The listing must be reproduced in full, exactly as it stands.

= = = = =

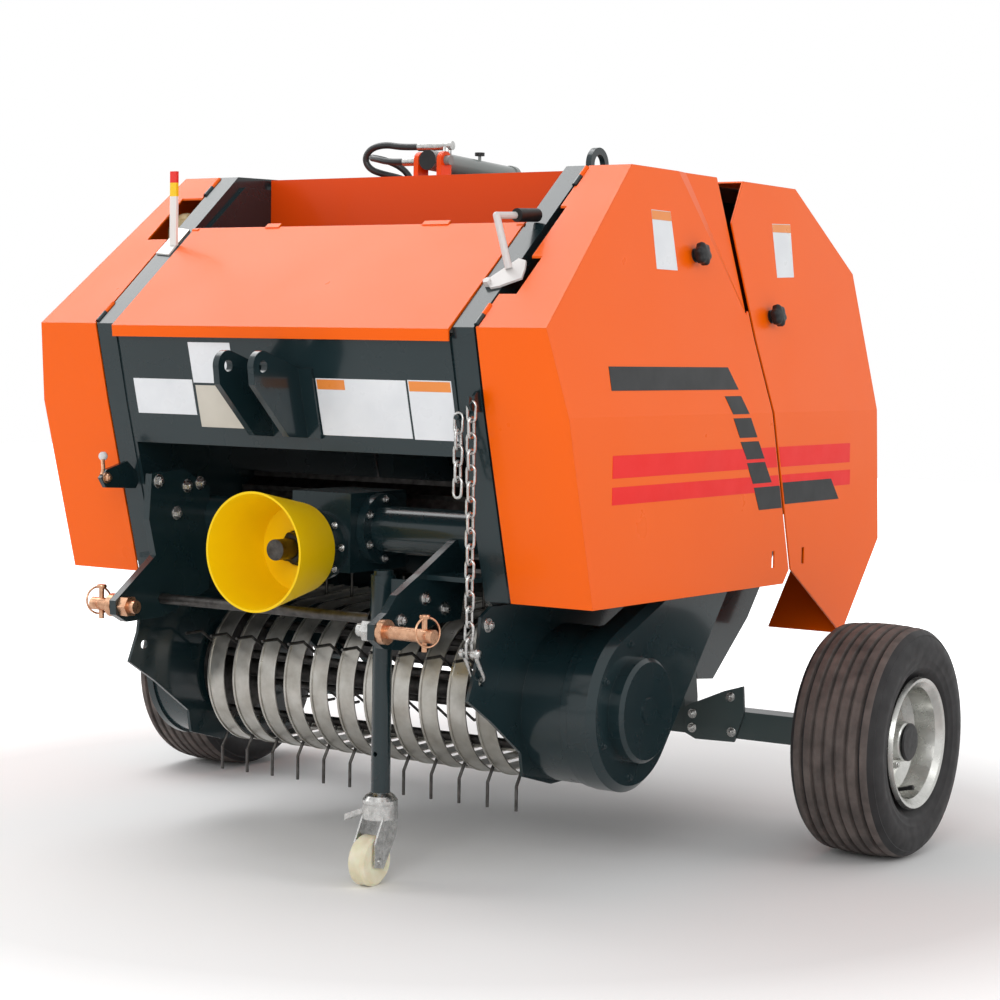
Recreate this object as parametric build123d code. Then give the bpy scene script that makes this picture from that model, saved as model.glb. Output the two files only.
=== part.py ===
# A mini round baler: a towed, mounted machine that picks up hay and rolls it into a small bale.
# Millimetres, +Z up, front (hitch, drive shaft and pickup) towards -Y, the machine's right hand
# seen from the front at +X. Sizes are written from the front corner of the side covers, and
# export_part() moves every piece back so that the origin lies on the ground under the middle.
import math
import os

from build123d import *

os.makedirs("parts", exist_ok=True)

# Origin: how far the middle of the whole machine lies behind the covers' front corner.
ORIGIN_BEHIND_FRONT = 531

# Clearances.
SEAT = 0.3
RUN = 6.0

# Wheels: 16 x 6.50-8 implement tyres.
WHEEL_X = 738.5
WHEEL_Y = 775.0
TYRE_RADIUS = 203.0
TYRE_WIDTH = 165.0
RIM_RADIUS = 103.0
RIM_FLANGE_RADIUS = 113.0
HUB_RADIUS = 42.0
AXLE_SIDE = 50.0
SPINDLE_RADIUS = 15.0
AXLE_END = WHEEL_X - 60
SPINDLE_END = WHEEL_X + 46
CLAMP_T = 6.0

# Chamber: the bale is 600 across and 690 wide.
CHAMBER_Y = 730.0
CHAMBER_Z = 700.0
BALE_RADIUS = 300.0
ROLLER_RADIUS = 70.0
ROLLER_RIB = 8.0
ROLLER_SHAFT_RADIUS = 15.0
WALL_IN = 345.0
WALL_T = 8.0
WALL_TOP = 1160.0
FRONT_ROLLER_ANGLES = (110, 140, 170, 200, 262)
REAR_ROLLER_ANGLES = (-70, -40, -10, 20, 50, 80)

# Side bars and covers: profile corners as (y, z).
BAR_OUT = 392.0
BAR_DEPTH = 30.0
COVER_IN = 396.0
COVER_OUT = 548.0
COVER_T = 3.0
LEAN_Z = 770.0
LEAN = 0.1733
NOSE = (0, 906)
CHIN = (32, 770)
TOE = (113, 469)
TOP_Z = 1178.0
BROW = (326, TOP_Z)
SEAM_GAP = 4.0
SEAM = ((797, 487), (716, 776), (684, 896), (657, 1046), (648, 1100))
FRONT_TOP_REAR = (630, TOP_Z)
FRONT_BOTTOM_REAR = (771, 463)
REAR_TOP_FRONT = (716, TOP_Z - 1)
REAR_TOP_REAR = (924, TOP_Z - 1)
REAR_SHOULDER = (1126, 1028)
REAR_FOLD = (1155, 775)
REAR_HEEL = (1175, 522)
REAR_TIP = (1021, 351)

REAR_SPREAD = 130.0
REAR_BAR = (
    (728, REAR_TOP_REAR[1]),
    REAR_TOP_REAR,
    REAR_SHOULDER,
    REAR_FOLD,
    (REAR_FOLD[0] + 14, 560),
    (REAR_FOLD[0] - 17, 560),
    (REAR_FOLD[0] - 31, 775),
    (REAR_SHOULDER[0] - 29, 1014),
    (915, 1147),
    (728, 1147),
)

# Tailgate hinge.
HINGE_Y = 653.0
HINGE_Z = 1106.0
HINGE_LUG = 28.0
HINGE_PIN = 11.0

# Door hinges: on the slopes of the top edge, at this half width.
DOOR_HINGE_X = 394.0
KNUCKLE_R = 4.0
KNUCKLE_LENGTH = 50.0
KNUCKLE_SPREAD = 364.0
DOOR_PIN_R = 1.8

# Covers: the joggle beside the seam as two lines from top to foot, slots, and cut-outs on the slopes.
JOGGLE_DEPTH = 6.0
JOGGLE_FRONT = ((483, TOP_Z), (661, 940))
JOGGLE_REAR = ((518, TOP_Z), (670, 947))
SLOT_W = 10.0
SLOT_H = 30.0
SLOT_Z = 509.0
SLOT_FRONT_Y = 730.0
SLOT_REAR_Y = 849.0
TWINE_CUT = (443, 183, 278)
CRANK_CUT = (428, 64, 138)
GROOVE_CUT = (408, 137, 240)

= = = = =

### OUTPUT
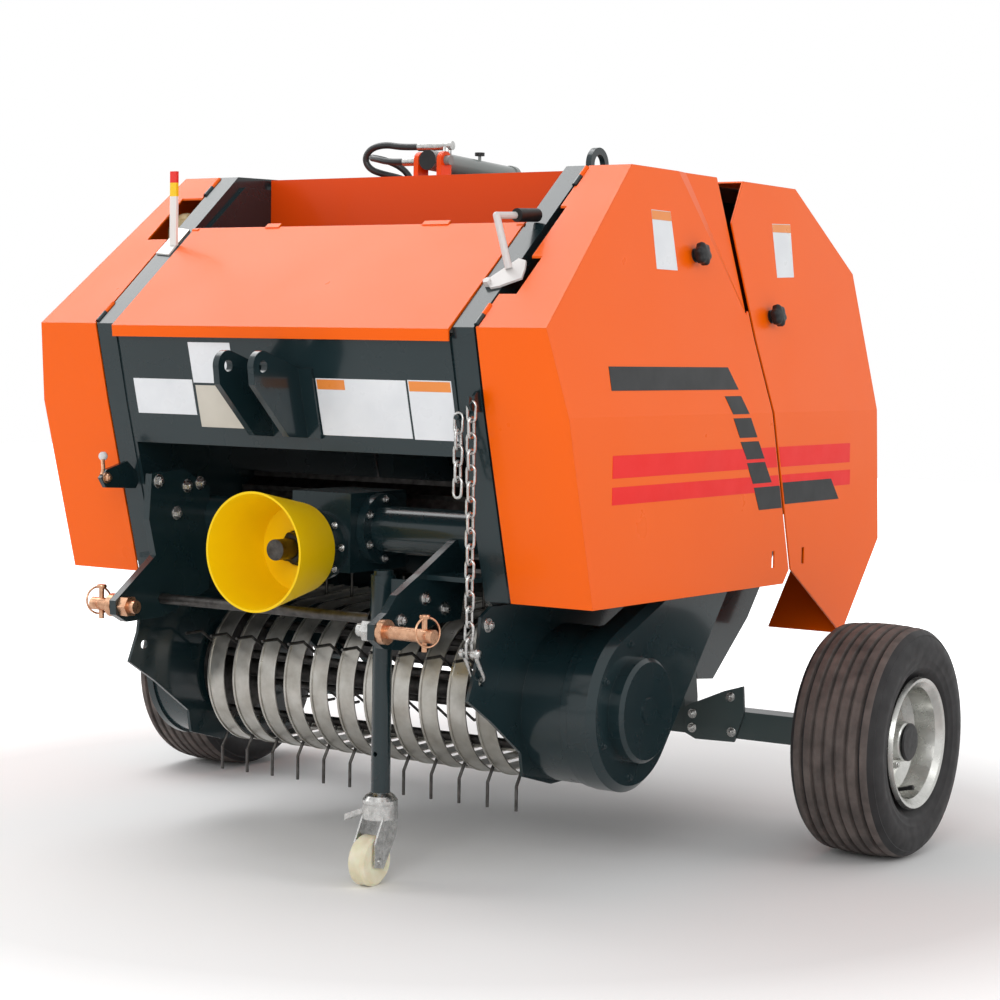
Recreate this object as parametric build123d code. Then give the bpy scene script that makes this picture from that model, saved as model.glb. Output the two files only.
=== part.py ===
# A mini round baler: a towed, mounted machine that picks up hay and rolls it into a small bale.
# Millimetres, +Z up, front (hitch, drive shaft and pickup) towards -Y, the machine's right hand
# seen from the front at +X. Sizes are written from the front corner of the side covers, and
# export_part() moves every piece back so that the origin lies on the ground under the middle.
import math
import os

from build123d import *

os.makedirs("parts", exist_ok=True)

# Origin: how far the middle of the whole machine lies behind the covers' front corner.
ORIGIN_BEHIND_FRONT = 531

# Clearances.
SEAT = 0.3
RUN = 6.0

# Wheels: 16 x 6.50-8 implement tyres.
WHEEL_X = 738.5
WHEEL_Y = 775.0
TYRE_RADIUS = 203.0
TYRE_WIDTH = 165.0
RIM_RADIUS = 103.0
RIM_FLANGE_RADIUS = 113.0
HUB_RADIUS = 42.0
AXLE_SIDE = 50.0
SPINDLE_RADIUS = 15.0
AXLE_END = WHEEL_X - 60
SPINDLE_END = WHEEL_X + 46
CLAMP_T = 6.0

# Chamber: the bale is 600 across and 690 wide.
CHAMBER_Y = 730.0
CHAMBER_Z = 700.0
BALE_RADIUS = 300.0
ROLLER_RADIUS = 70.0
ROLLER_RIB = 8.0
ROLLER_SHAFT_RADIUS = 15.0
WALL_IN = 345.0
WALL_T = 8.0
WALL_TOP = 1160.0
FRONT_ROLLER_ANGLES = (110, 140, 170, 200, 262)
REAR_ROLLER_ANGLES = (-70, -40, -10, 20, 50, 80)

# Side bars and covers: profile corners as (y, z).
BAR_OUT = 392.0
BAR_DEPTH = 30.0
COVER_IN = 396.0
COVER_OUT = 548.0
COVER_T = 3.0
LEAN_Z = 770.0
LEAN = 0.1733
NOSE = (0, 906)
CHIN = (32, 770)
TOE = (113, 469)
TOP_Z = 1178.0
BROW = (326, TOP_Z)
SEAM_GAP = 4.0
SEAM = ((797, 487), (716, 776), (684, 896), (657, 1046), (648, 1100))
FRONT_TOP_REAR = (630, TOP_Z)
FRONT_BOTTOM_REAR = (771, 463)
REAR_TOP_FRONT = (716, TOP_Z - 1)
REAR_TOP_REAR = (924, TOP_Z - 1)
REAR_SHOULDER = (1126, 1028)
REAR_FOLD = (1155, 775)
REAR_HEEL = (1175, 522)
REAR_TIP = (1021, 351)

REAR_SPREAD = 130.0
REAR_BAR = (
    (728, REAR_TOP_REAR[1]),
    REAR_TOP_REAR,
    REAR_SHOULDER,
    REAR_FOLD,
    (REAR_FOLD[0] + 14, 560),
    (REAR_FOLD[0] - 17, 560),
    (REAR_FOLD[0] - 31, 775),
    (REAR_SHOULDER[0] - 29, 1014),
    (915, 1147),
    (728, 1147),
)

# Tailgate hinge.
HINGE_Y = 653.0
HINGE_Z = 1106.0
HINGE_LUG = 28.0
HINGE_PIN = 11.0

# Door hinges: on the slopes of the top edge, at this half width.
DOOR_HINGE_X = 394.0
KNUCKLE_R = 4.0
KNUCKLE_LENGTH = 50.0
KNUCKLE_SPREAD = 364.0
DOOR_PIN_R = 1.8

# Covers: the joggle beside the seam as two lines from top to foot, slots, and cut-outs on the slopes.
JOGGLE_DEPTH = 6.0
JOGGLE_FRONT = ((483, TOP_Z), (661, 940))
JOGGLE_REAR = ((518, TOP_Z), (670, 947))
SLOT_W = 10.0
SLOT_H = 30.0
SLOT_Z = 509.0
SLOT_FRONT_Y = 730.0
SLOT_REAR_Y = 849.0
TWINE_CUT = (443, 183, 278)
CRANK_CUT = (428, 64, 138)
GROOVE_CUT = (408, 137, 240)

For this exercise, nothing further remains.